By Rixa Evershed, Beginning School Director

 

 

 

 

 

 

 

 

 

 

 

 

 

 

 

 

 

 

 

Three times a week, Beginning School children go to the forest. What happens when they are there? Why is this time so important to their learning journey? What do they experience in that time? We invite you to consider the following ideas and their impact on lifelong learning.

 

Risk – Risk presents the opportunity to engage in critical thought processes, like: 

  • How do I keep my body safe?

  • What will I do next? What is the plan?

  • Do I feel safe?

  • Is this something I am capable of doing, or do I need more practice?

  • This feels scary. Can I still do it? 

 

In a world that is hyper-focused on keeping children safe, we are actually in danger of making them more unsafe than their older counterparts. Children have a fundamental need to experience risky play. Our forest program offers low-stakes opportunities to explore risk and its rewards.
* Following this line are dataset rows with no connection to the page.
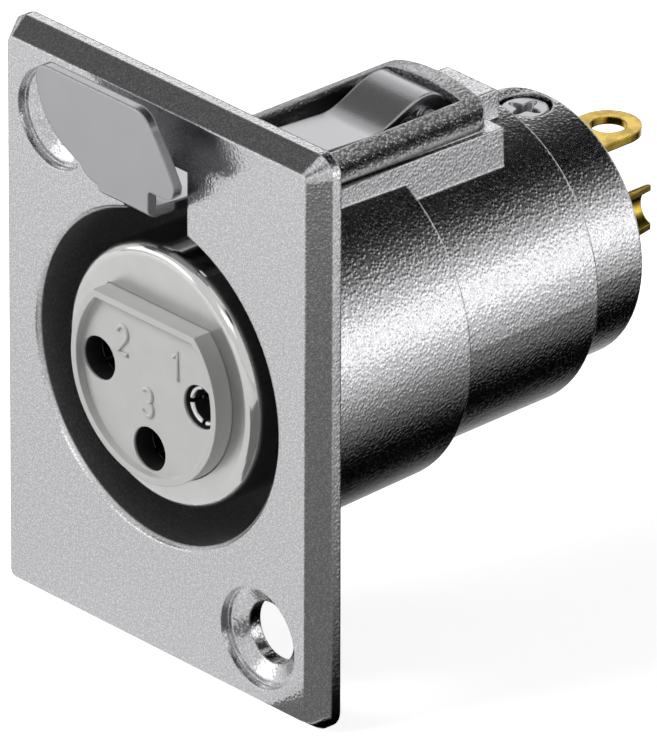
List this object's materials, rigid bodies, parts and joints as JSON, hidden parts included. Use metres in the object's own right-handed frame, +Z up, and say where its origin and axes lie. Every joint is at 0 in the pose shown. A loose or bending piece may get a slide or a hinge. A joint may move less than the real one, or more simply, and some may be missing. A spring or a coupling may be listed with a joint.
{
  "type": "female three-contact panel connector",
  "caption": "Round three-contact audio socket on a rectangular panel flange, with a bright inner sleeve, a stepped barrel, solder cups and a hinged latch lever.",
  "frame": {"origin": "centre of the plug opening, in the plane of the flange's front face", "axes": "+X to the right and +Z up, seen from the front; +Y back along the barrel, away from the plug"},
  "size_m": [0.025, 0.0367, 0.0337],
  "materials": {
    "satin_nickel": "die-cast metal with a pebbled satin nickel plating",
    "bright_nickel": "polished nickel plating",
    "grey_plastic": "light grey moulding",
    "black_plastic": "black moulding",
    "gold_plate": "gold-coloured plating on copper alloy",
    "screw_steel": "nickel-plated steel",
    "lever_steel": "smooth satin nickel on spring steel"
  },
  "bodies": {
    "housing": {"shell": "satin_nickel", "mating_sleeve": "bright_nickel", "front_insulator": "grey_plastic", "rear_insulator": "black_plastic", "contact_1": "gold_plate", "contact_2": "gold_plate", "contact_3": "gold_plate", "ground_lug": "gold_plate", "retaining_screw": "screw_steel", "latch_pin": "screw_steel"},
    "latch": {"latch_lever": "lever_steel"}
  },
  "joints": [
    {"name": "latch_release", "type": "hinge", "parent": "housing", "child": "latch", "pos_m": [0, 0.01765, 0.01025], "axis": [-1, 0, 0], "range_deg": [0, 3.5], "stiffness_Nm_per_rad": 1.5, "springref_deg": -2.86}
  ]
}
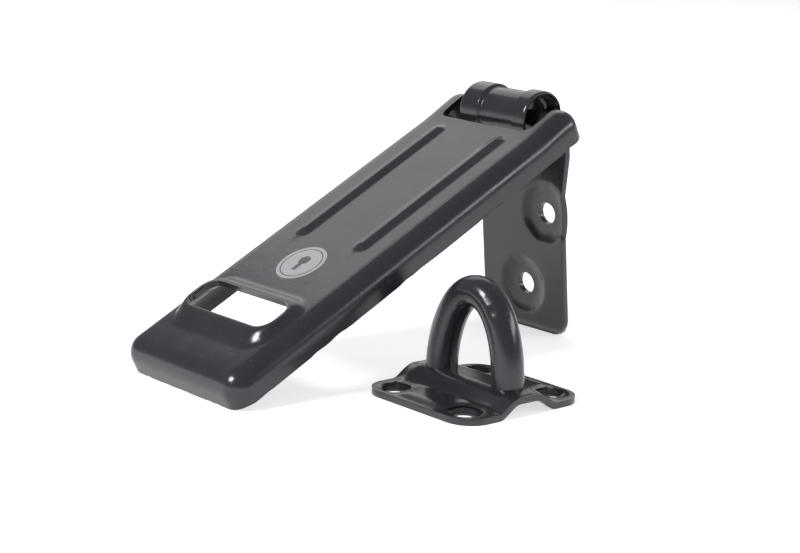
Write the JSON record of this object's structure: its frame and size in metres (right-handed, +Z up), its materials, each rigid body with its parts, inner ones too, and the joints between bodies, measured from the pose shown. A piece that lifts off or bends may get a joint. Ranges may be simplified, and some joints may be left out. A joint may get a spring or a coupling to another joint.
{
  "type": "hasp and staple",
  "caption": "Black painted steel hasp and staple: a ribbed, slotted arm hinged on a screw-down leaf, with a round-bar staple on its own plate, for a padlock on a door or gate.",
  "frame": {"origin": "middle of the bottom of the whole object's box, on the ground that the arm's nose edge, the leaf's foot and the staple plate stand on", "axes": "+X along the hinge pin, from the arm towards the staple; +Y from the arm's nose towards the hinge; +Z up"},
  "size_m": [0.0765, 0.1087, 0.0616],
  "materials": {
    "black_paint": "gloss"
  },
  "bodies": {
    "fixed_parts": {"hinge_leaf": "black_paint", "staple_plate": "black_paint", "staple_bow": "black_paint"},
    "arm": {"hasp_arm": "black_paint", "hinge_pin": "black_paint"}
  },
  "joints": [
    {"name": "hasp_hinge", "type": "hinge", "parent": "fixed_parts", "child": "arm", "pos_m": [-0.01725, 0.04302, 0.05481], "axis": [1, 0, 0], "range_deg": [-110.56, 69.44]}
  ]
}
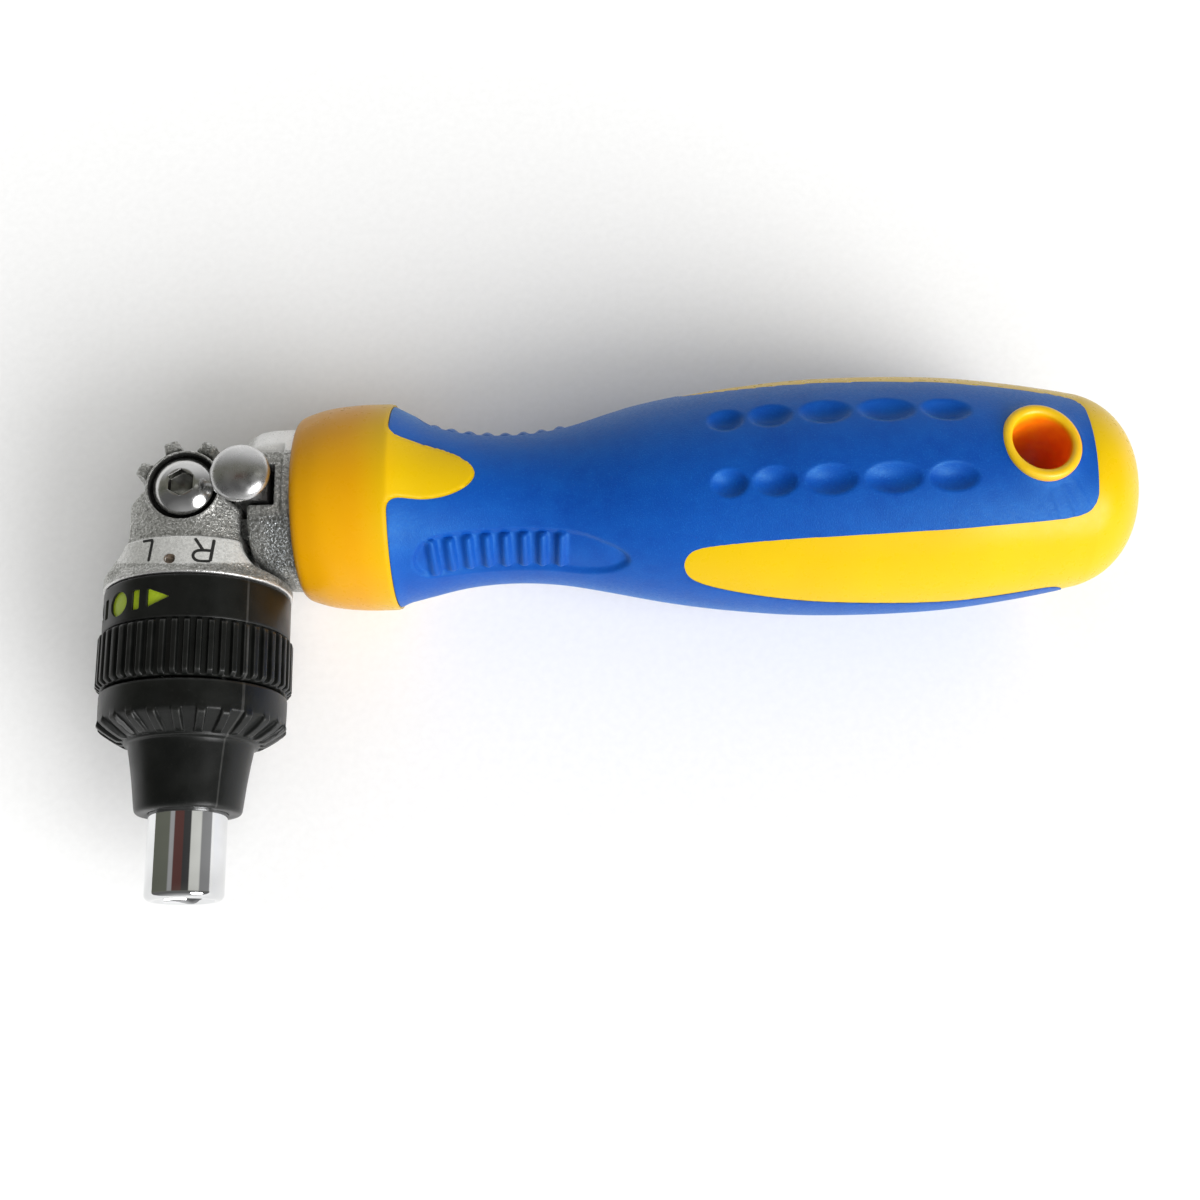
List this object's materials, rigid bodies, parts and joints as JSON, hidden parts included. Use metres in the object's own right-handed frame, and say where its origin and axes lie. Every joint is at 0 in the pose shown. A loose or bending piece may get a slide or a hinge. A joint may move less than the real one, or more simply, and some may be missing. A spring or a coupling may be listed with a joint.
{
  "type": "ratcheting screwdriver",
  "caption": "Ratcheting screwdriver with a two-tone moulded handle, a lockable pivoting head at a right angle, a direction ring with knurl and a chromed hex bit holder.",
  "frame": {"origin": "centre of the bit socket's mouth", "axes": "+X along the handle to its rear end, -Y the way the bit leaves, +Z along the pivot bolt towards its head; the head stands at 90 degrees to the handle"},
  "size_m": [0.1424, 0.07, 0.0332],
  "materials": {
    "yellow_plastic": "satin moulded",
    "blue_rubber": "fine matte texture",
    "cast_metal": "grainy bright casting",
    "polished_steel": "polished",
    "tool_steel": "machined",
    "spring_steel": "drawn",
    "chrome_plate": "mirror plated",
    "black_plastic": "satin moulded",
    "bronze": "sintered",
    "magnet": "plain"
  },
  "bodies": {
    "handle": {"handle_core": "yellow_plastic", "grip_sleeve": "blue_rubber", "neck_yoke": "cast_metal", "lock_spring": "spring_steel"},
    "lock": {"lock_button": "polished_steel", "lock_block": "tool_steel", "lock_clip": "spring_steel"},
    "head": {"head_housing": "cast_metal", "index_wheel": "cast_metal", "pivot_bolt": "polished_steel", "pivot_nut": "tool_steel", "pivot_washers": "tool_steel", "spindle_bush": "bronze", "bush_circlip": "spring_steel", "selector_retainer": "spring_steel", "detent_ball": "polished_steel", "detent_spring": "spring_steel", "pawl_pins": "tool_steel", "pawl_springs": "spring_steel", "thrust_washer": "bronze"},
    "selector": {"selector_ring": "black_plastic"},
    "forward_pawl": {"pawl_forward": "tool_steel"},
    "reverse_pawl": {"pawl_reverse": "tool_steel"},
    "spindle": {"ratchet_wheel": "tool_steel", "drive_shaft": "tool_steel", "bit_holder": "chrome_plate", "bit_magnet": "magnet", "bit_ring": "spring_steel", "nose_sleeve": "black_plastic", "shaft_clip": "spring_steel"}
  },
  "joints": [
    {"name": "head_pivot", "type": "hinge", "parent": "handle", "child": "head", "pos_m": [0, 0.0534, 0], "axis": [0, 0, 1], "range_deg": [-135, 0]},
    {"name": "lock_press", "type": "slide", "parent": "handle", "child": "lock", "axis": [0, 0, -1], "range_m": [0, 0.0026], "stiffness_N_per_m": 600, "springref_m": -0.004, "deforming": ["lock_spring"]},
    {"name": "selector_turn", "type": "hinge", "parent": "head", "child": "selector", "pos_m": [0, 0.034, 0], "axis": [0, 1, 0], "range_deg": [0, 64]},
    {"name": "spindle_spin", "type": "hinge", "parent": "head", "child": "spindle", "pos_m": [0, 0.02, 0], "axis": [0, -1, 0], "continuous": true},
    {"name": "forward_pawl_lift", "type": "hinge", "parent": "head", "child": "forward_pawl", "pos_m": [0.00598, 0.0352, 0.00345], "axis": [0, 1, 0], "range_deg": [0, 6]},
    {"name": "reverse_pawl_drop", "type": "hinge", "parent": "head", "child": "reverse_pawl", "pos_m": [-0.00598, 0.0352, 0.00345], "axis": [0, 1, 0], "range_deg": [0, 6]}
  ],
  "couplings": [
    {"joint": "forward_pawl_lift", "follows": "selector_turn", "ratio": 0.09375},
    {"joint": "reverse_pawl_drop", "follows": "selector_turn", "ratio": 0.09375}
  ]
}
Children can engage with our natural world in a way that gives them a plethora of opportunities to understand their own capability, build skills, and challenge themselves in ways they simply can’t in more designed spaces. We do not remove challenges or risks that children see and choose to undertake; we simply support their choice. We are risk-aware, not risk-averse, so children can readily assess the risks they encounter in the forest.

 

 

 

 

 

 

 

 

 

 

 

 

 

 

 

 

 

 

Sensorimotor, Strength, and Coordination

 

A fundamental piece of children’s development is facilitated by their opportunity to explore the natural world. Time in open-ended outdoor environments promotes healthy sensory and motor development in children. Our natural spaces allow children to experience the world with all of their senses at once, engaging the brain in a way few other things can. 

 

This time in outdoor environments also directly contributes to children’s ability to sit in class and pay attention. Core strength, fine motor grip, posture, and stamina are just a few of the things that children need to successfully navigate a day in Beginning School or later, elementary classrooms. Long expanses of time, with ample space in our forest, give children the opportunity to build their proprioceptive and vestibular senses as well as large and small muscles. They also have the chance to experiment and gain mastery of their emotional selves by participating in collaborative play, problem-solving, and creating in community with others.

 

Connection to the Natural World

 

You can’t turn on the news without hearing about the mental health crisis that is afflicting our youth. More and more, the research is pointing to time spent in the outdoors as the antidote. We also recognize that it is fundamentally important that children feel a connection to the natural world, understanding that we are in community with the trees, creatures, flora, and fauna of our Charles Wright forest. In a recent blog post, Beginning School Lead Teacher, Kara Gjesdal, wrote about the children’s innate understanding that they were no longer in their world but in the world of the bees and blackberry bushes. These long stretches of time give children the ability to engage with rich, imaginative experiences and observe the miracles that nature offers, including numeracy and literacy. Nature is full of opportunities to engage with numeracy and literacy. If you are familiar with the Mandelbrot Sequence or fractals, then you know that they are everywhere in our outdoor world. We want children to feel a deep connection to their community, which includes our natural world and those who live there. These experiences intrinsically and holistically support the learning opportunities offered by the Portrait of a Tarrier.

 

Claire Warden, Educational and Experiential Learning consultant, shares these learning outcomes in a recent article:

  • Children become strong stakeholders in their own development.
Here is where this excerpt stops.